Virtual sensor development and validation for determining DH energy consumption in a building was the focus of this study, and it considered the issue of sensor absence in real DH substations. Based on the suggested method, three virtual sensors were developed via the model-driven, data-driven, and grey-box approaches. Additionally, three test conditions were defined using the clustering method to account for daily heating energy patterns. According to the case study results, the data-driven and grey-box virtual sensors all showed reasonable estimation accuracies under the various operational uncertainties of the DHS. Specifically, the data-driven virtual sensor showed more accurate heating energy consumption predictions compared to those of the model-driven sensor.

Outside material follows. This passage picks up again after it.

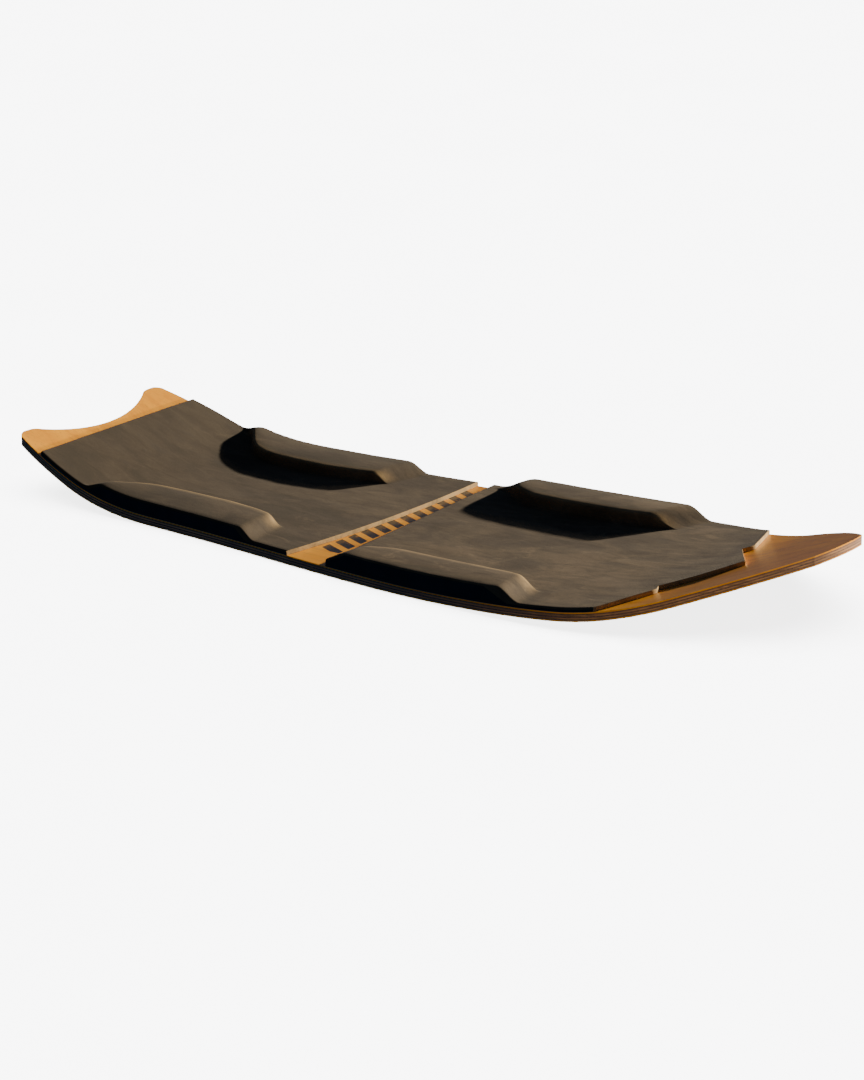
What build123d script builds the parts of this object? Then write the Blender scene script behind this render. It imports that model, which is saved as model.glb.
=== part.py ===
"""Twin-kick wooden wakeboard with two foam traction pads and twin fins.

Millimetres. X runs from the swallow tail (-X) to the nose (+X), Y to the rider's left, Z up.
The origin is the middle of the bounding box at its bottom, so the flat underside lies on Z = 0.
Every layer follows the same rocker: a flat middle, a gentle arc, a tighter arc and a straight kick.
"""
from build123d import *
import os
from math import cos, radians, sin, tan

# ---- board ----
BOARD_LENGTH = 1180.0
FLAT_TAIL_END = -277.0          # where the flat underside starts to rise towards the tail
FLAT_NOSE_END = 38.0            # and towards the nose
TAIL_ARCS = ((4000.0, 1.1), (410.0, 19.3))      # radius, angle in degrees
NOSE_ARCS = ((3600.0, 4.3), (510.0, 16.4))
KICK_REACH = 220.0              # straight kicks are drawn past the outline, which trims them
PLY_NAMES = ("bottom_face_veneer", "lower_cross_ply", "lower_long_ply", "core_ply",
             "upper_long_ply", "upper_cross_ply", "top_face_veneer")
PLY_THICKNESS = 1.7
BOARD_THICKNESS = PLY_THICKNESS * len(PLY_NAMES)
DRAW_WIDTH = 480.0              # wider than the board; the outline trims it
DRAW_HEIGHT = 260.0

# ---- outline, left half: the right half is its mirror image ----
RAIL_POINTS = ((-584, 143.5), (-482, 165), (-361, 168), (-60, 196), (204, 210),
               (361, 193), (433, 164), (565, 72), (582, 53))
TAIL_TIP = ((-584, 143.5), (-589, 136), (-590, 124))
NOTCH_CORNER = ((-590, 124), (-589, 113), (-584, 103))
NOTCH_DEPTH_X = -557.5          # bottom of the swallow-tail notch
NOSE_X = BOARD_LENGTH / 2

# ---- traction pads ----
ADHESIVE = 0.3
BASE_FOAM = 3.0
SKIN = 2.6
PAD_REACH = 230.0               # pads are drawn past the rails and trimmed flush with them
TAIL_PAD_REAR_X = -539.0
TAIL_PAD_FRONT = ((-113, -PAD_REACH), (-89, 0), (-94, PAD_REACH))
NOSE_PAD_REAR = ((-37, -PAD_REACH), (-68, PAD_REACH))
NOSE_PAD_FRONT = ((346, 230), (394, 108), (386, 92), (450, 0))     # left half

# ---- rail bumpers: ramp start, top start, top end, ramp end along X, and height ----
TAIL_BUMPER_STATIONS = (-452.0, -429.0, -199.0, -181.0)
TAIL_BUMPER_HEIGHT = 14.0
TAIL_BUMPER_INNER = ((-452, 166), (-431, 150), (-415, 130), (-399, 112), (-377, 102),
                     (-345, 98), (-272, 98), (-220, 106), (-181, 117))
NOSE_BUMPER_STATIONS = (-45.0, -7.0, 211.0, 245.0)
NOSE_BUMPER_HEIGHT = 18.0
NOSE_BUMPER_INNER = ((-45, 185), (-23, 172), (-3, 158), (17, 148), (38, 143),
                     (148, 145), (205, 149), (245, 156))

# ---- twin fins, under the straight part of the tail kick ----
FIN_X = -532.0
FIN_Y = 112.0
FIN_BASE = (84.0, 18.0, 3.5)    # length, width, thickness of the flange
FIN_DEPTH = 30.0
FIN_BLADE = 5.0
FIN_HOLE_SPACING = 62.0
SCREW_D = 4.9
SCREW_LENGTH = 12.0
SCREW_HEAD = (9.0, 3.0)         # diameter, height
SCREW_SOCKET = (3.0, 1.8)       # hexagon across flats, depth
FLANGE_HOLE_D = 5.4
WASHER = (10.0, 1.0)            # diameter, thickness
INSERT_D = 8.0
INSERT_BORE_D = 5.0
INSERT_PLIES = 5                # the inserts reach through this many plies
INSERT_LENGTH = INSERT_PLIES * PLY_THICKNESS


def side_point(x, z):
    """A point of the side view, in the board's middle plane."""
    return Vector(x, 0, z)


def kick_edges(start_x, direction, arcs, height):
    """The arcs and the straight kick of one end, at a height above the underside."""
    edges = []
    centre_x, centre_z = start_x, arcs[0][0]
    turned = 0.0
    radius = arcs[0][0]
    point = side_point(start_x, height)
    for new_radius, angle in arcs:
        step = radius - new_radius
        centre_x += direction * step * sin(turned)
        centre_z -= step * cos(turned)
        radius = new_radius

        def on_arc(turn):
            reach = radius - height
            return side_point(centre_x + direction * reach * sin(turn), centre_z - reach * cos(turn))

        middle, end = on_arc(turned + radians(angle) / 2), on_arc(turned + radians(angle))
        edges.append(ThreePointArc(point, middle, end))
        turned += radians(angle)
        point = end
    tip = point + Vector(direction * KICK_REACH * cos(turned), 0, KICK_REACH * sin(turned))
    edges.append(Line(point, tip))
    return edges, tip


def band(low, high):
    """A slab that follows the rocker between two heights above the underside."""
    edges = []
    tips = {}
    for height in (low, high):
        tail, tail_tip = kick_edges(FLAT_TAIL_END, -1, TAIL_ARCS, height)
        nose, nose_tip = kick_edges(FLAT_NOSE_END, 1, NOSE_ARCS, height)
        flat = Line(side_point(FLAT_TAIL_END, height), side_point(FLAT_NOSE_END, height))
        edges += tail + nose + [flat]
        tips[height] = (tail_tip, nose_tip)
    edges += [Line(tips[low][end], tips[high][end]) for end in (0, 1)]
    profile = Face(Wire(edges))
    return extrude(profile, DRAW_WIDTH / 2, both=True)


def underside_height(x, height=0.0):
    """Z of the rocker curve at X, for a curve at a height above the underside."""
    direction = 1 if x > 0 else -1
    arcs = NOSE_ARCS if x > 0 else TAIL_ARCS
    start_x = FLAT_NOSE_END if x > 0 else FLAT_TAIL_END
    run = (x - start_x) * direction
    if run <= 0:
        return height
    centre_run, centre_z, turned, radius = 0.0, arcs[0][0], 0.0, arcs[0][0]
    for new_radius, angle in arcs:
        centre_run += (radius - new_radius) * sin(turned)
        centre_z -= (radius - new_radius) * cos(turned)
        radius = new_radius
        turned += radians(angle)
        reach = radius - height
        if run <= centre_run + reach * sin(turned):
            return centre_z - (reach ** 2 - (run - centre_run) ** 2) ** 0.5
    end_run, end_z = centre_run + reach * sin(turned), centre_z - reach * cos(turned)
    return end_z + (run - end_run) * tan(turned)


def mirrored(points):
    return [(x, -y) for x, y in points]


def prism(face):
    """A plan shape drawn right through the board's height."""
    return extrude(Pos(0, 0, -DRAW_HEIGHT / 4) * face, DRAW_HEIGHT, dir=(0, 0, 1))


def board_outline():
    """Plan shape: curved rails, a blunt pointed nose and a swallow tail."""
    edges = [ThreePointArc(RAIL_POINTS[-1], (NOSE_X, 0), mirrored(RAIL_POINTS)[-1]),
             ThreePointArc(NOTCH_CORNER[-1], (NOTCH_DEPTH_X, 0), mirrored(NOTCH_CORNER)[-1])]
    for side in (list, mirrored):
        edges += [Spline(*side(RAIL_POINTS)), ThreePointArc(*side(TAIL_TIP)),
                  ThreePointArc(*side(NOTCH_CORNER))]
    return Face(Wire(edges))


def tail_pad_shape():
    rear = Line((TAIL_PAD_REAR_X, -PAD_REACH), (TAIL_PAD_REAR_X, PAD_REACH))
    front = ThreePointArc(*TAIL_PAD_FRONT)
    sides = [Line(rear @ 0, front @ 0), Line(rear @ 1, front @ 1)]
    return Face(Wire([rear, front] + sides))


def nose_pad_shape():
    front = mirrored(NOSE_PAD_FRONT)[:-1] + list(reversed(NOSE_PAD_FRONT))
    return make_face(Polyline(*NOSE_PAD_REAR, *reversed(front), close=True))


def bumper(stations, height, inner, side, grow=0.0):
    """A rail bumper on the base foam. grow makes the block that the skin over it fills."""
    ramp_start, top_start, top_end, ramp_end = stations
    foot = BOARD_THICKNESS + ADHESIVE + BASE_FOAM
    top = foot + height + grow
    ramp_start, ramp_end = ramp_start - 2 * grow, ramp_end + 2 * grow
    top_start, top_end = top_start - grow, top_end + grow
    ceiling = DRAW_HEIGHT
    profile = [(ramp_start, -1), (ramp_start, underside_height(ramp_start, foot)),
               (top_start, underside_height(top_start, top)), (top_start, ceiling),
               (top_end, ceiling), (top_end, underside_height(top_end, top)),
               (ramp_end, underside_height(ramp_end, foot)), (ramp_end, -1)]
    side_view = make_face(Polyline(*[side_point(*point) for point in profile], close=True))
    stretch = [-2 * grow] + [0] * (len(inner) - 2) + [2 * grow]
    edge = [(x + more, y - grow) for (x, y), more in zip(inner, stretch)]
    plan = [(edge[0][0], PAD_REACH)] + edge + [(edge[-1][0], PAD_REACH)]
    plan = [(x, side * y) for x, y in plan]
    block = band(foot, top) & extrude(side_view, DRAW_WIDTH / 2, both=True)
    return block & prism(make_face(Polyline(*plan, close=True)))


def pad_pieces(name, shape, stations, height, inner, outline):
    """Adhesive, base foam, two risers and the skin over them, all flush with the rails."""
    area = prism(shape) & outline
    levels = [BOARD_THICKNESS]
    for thickness in (ADHESIVE, BASE_FOAM, SKIN):
        levels.append(levels[-1] + thickness)
    left, right = (bumper(stations, height, inner, side) & area for side in (1, -1))
    skin = band(levels[2], levels[3]) & area
    for side in (1, -1):
        skin += bumper(stations, height, inner, side, grow=SKIN) & area
    return {name + "_adhesive": band(levels[0], levels[1]) & area,
            name + "_base_foam": band(levels[1], levels[2]) & area,
            name + "_left_riser": left,
            name + "_right_riser": right,
            name + "_skin": skin - left - right}


def fin_place(side):
    """The flat seat of one fin on the tail kick: local Z points down, away from the underside."""
    slope = sum(angle for _, angle in TAIL_ARCS)
    seat = Vector(FIN_X, side * FIN_Y, underside_height(FIN_X))
    return Plane(origin=seat, x_dir=(cos(radians(slope)), 0, -sin(radians(slope))),
                 z_dir=(-sin(radians(slope)), 0, -cos(radians(slope))))


def fin_hole_points():
    return [(-FIN_HOLE_SPACING / 2, 0), (FIN_HOLE_SPACING / 2, 0)]


def round_bar(diameter, low, high):
    """An upright cylinder between two local heights, over both fin holes."""
    return [Pos(x, y, (low + high) / 2) * Cylinder(diameter / 2, high - low)
            for x, y in fin_hole_points()]


def fin_solid():
    """Flange with a raked blade that stands between the two screws."""
    length, width, thickness = FIN_BASE
    flange = extrude(SlotOverall(length, width), thickness)
    flange = fillet(flange.faces().sort_by(Axis.Z)[-1].edges(), 1.0)
    blade_line = [Line((22, thickness - 1), (-22, thickness - 1)),
                  Spline((22, thickness - 1), (4, FIN_DEPTH * 0.62), (-16, FIN_DEPTH),
                         tangents=((-0.8, 0.6), (-0.9, 0.3))),
                  Spline((-16, FIN_DEPTH), (-23, FIN_DEPTH * 0.8), (-22, thickness - 1),
                         tangents=((-1, 0), (0.2, -1)))]
    blade = extrude(Plane.XZ * Face(Wire(blade_line)), FIN_BLADE / 2, both=True)
    body = flange + blade
    for hole in round_bar(FLANGE_HOLE_D, -1, thickness + 1):
        body -= hole
    return body


def screws_solid():
    """Socket-head screws through washer and flange into the inserts."""
    seat = FIN_BASE[2] + WASHER[1]
    head_d, head_h = SCREW_HEAD
    shanks = round_bar(SCREW_D, seat - SCREW_LENGTH, seat)
    heads = round_bar(head_d, seat, seat + head_h)
    solids = []
    for (x, y), shank, head in zip(fin_hole_points(), shanks, heads):
        head = fillet(head.faces().sort_by(Axis.Z)[-1].edges(), 0.8)
        socket = extrude(RegularPolygon(SCREW_SOCKET[0] / 2, 6, major_radius=False), SCREW_SOCKET[1])
        solids.append(shank + head - Pos(x, y, seat + head_h - SCREW_SOCKET[1]) * socket)
    return solids


def washers_solid():
    low, high = FIN_BASE[2], FIN_BASE[2] + WASHER[1]
    discs = round_bar(WASHER[0], low, high)
    return [disc - hole for disc, hole in zip(discs, round_bar(FLANGE_HOLE_D, low - 1, high + 1))]


def inserts_solid():
    shells = round_bar(INSERT_D, -INSERT_LENGTH, 0)
    return [shell - hole for shell, hole in zip(shells, round_bar(INSERT_BORE_D, -INSERT_LENGTH, 1))]


def both_sides(make):
    """The same pieces at the left and the right fin, as one group of separate solids."""
    placed = []
    for side in (1, -1):
        placed += [fin_place(side).location * piece for piece in make()]
    return Compound(placed)


def build():
    outline = prism(board_outline())
    pockets = both_sides(lambda: round_bar(INSERT_D, -INSERT_LENGTH, 1))
    pieces = {}
    for index, name in enumerate(PLY_NAMES):
        ply = band(index * PLY_THICKNESS, (index + 1) * PLY_THICKNESS) & outline
        pieces[name] = ply - pockets if index < INSERT_PLIES else ply
    pieces.update(pad_pieces("tail_pad", tail_pad_shape(), TAIL_BUMPER_STATIONS,
                             TAIL_BUMPER_HEIGHT, TAIL_BUMPER_INNER, outline))
    pieces.update(pad_pieces("nose_pad", nose_pad_shape(), NOSE_BUMPER_STATIONS,
                             NOSE_BUMPER_HEIGHT, NOSE_BUMPER_INNER, outline))
    fin = fin_solid()
    pieces["left_fin"] = fin_place(1).location * fin
    pieces["right_fin"] = fin_place(-1).location * fin
    pieces["fin_inserts"] = both_sides(inserts_solid)
    pieces["fin_washers"] = both_sides(washers_solid)
    pieces["fin_screws"] = both_sides(screws_solid)
    return pieces


os.makedirs("parts", exist_ok=True)
for node, shape in build().items():
    export_step(shape, f"parts/{node}.step")
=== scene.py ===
"""Twin-kick wooden wakeboard with two brushed foam traction pads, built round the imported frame.

Lengths in the pad code are millimetres; meshes and nodes are metres. X runs from tail to nose.
"""
from math import cos, hypot, radians, sin, tan

import bpy
from mathutils import Matrix, Vector, noise


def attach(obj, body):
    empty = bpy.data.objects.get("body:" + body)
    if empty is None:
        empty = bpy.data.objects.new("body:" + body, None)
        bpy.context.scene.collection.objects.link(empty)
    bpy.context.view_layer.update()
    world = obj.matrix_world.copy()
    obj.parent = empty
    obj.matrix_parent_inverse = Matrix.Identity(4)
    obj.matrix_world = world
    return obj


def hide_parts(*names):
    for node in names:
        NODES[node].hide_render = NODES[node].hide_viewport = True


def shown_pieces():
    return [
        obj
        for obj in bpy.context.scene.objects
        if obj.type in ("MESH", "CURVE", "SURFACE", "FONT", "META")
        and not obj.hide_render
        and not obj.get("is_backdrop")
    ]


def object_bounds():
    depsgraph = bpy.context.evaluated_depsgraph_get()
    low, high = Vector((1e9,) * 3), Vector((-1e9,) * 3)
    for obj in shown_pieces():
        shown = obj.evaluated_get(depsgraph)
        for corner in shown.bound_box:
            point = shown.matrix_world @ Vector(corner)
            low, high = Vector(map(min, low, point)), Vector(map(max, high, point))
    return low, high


bl_info = {
    "name": "Wakeboard Builder",
    "version": (1, 0, 0),
    "blender": (4, 5, 0),
    "location": "View3D > Sidebar > Wakeboard",
    "description": "Traction pads, varnished plies and studio for a wooden wakeboard",
    "category": "Object",
}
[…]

Unfortunately, the accuracy of the data-driven virtual sensor considerably decreased for operation patterns corresponding to low heating (Test Condition 3); this is because this condition was different from that found in the training datasets used. This indicated that a training data dependency issue is entailed in developing data-driven virtual sensors. The system operation patterns can change as a result of continuous monitoring and various energy conservation efforts; therefore, the virtual sensors are required to account for the entire operation range, including operating patterns different from those in the given training datasets. In such situations, based on the combined capabilities of model-driven and data-driven methods, the grey-box virtual sensor method could exhibit an enhanced estimation accuracy under various test conditions or a wider operation range. Thus, it can overcome the training data dependency issue observed for the data-driven virtual sensor.

As the suggested virtual sensors are developed based on the DH variables within the demand side of a building, they can be widely used as the replacement and backup purposes for continuous commissioning, monitoring, and fault detection in the terminal buildings.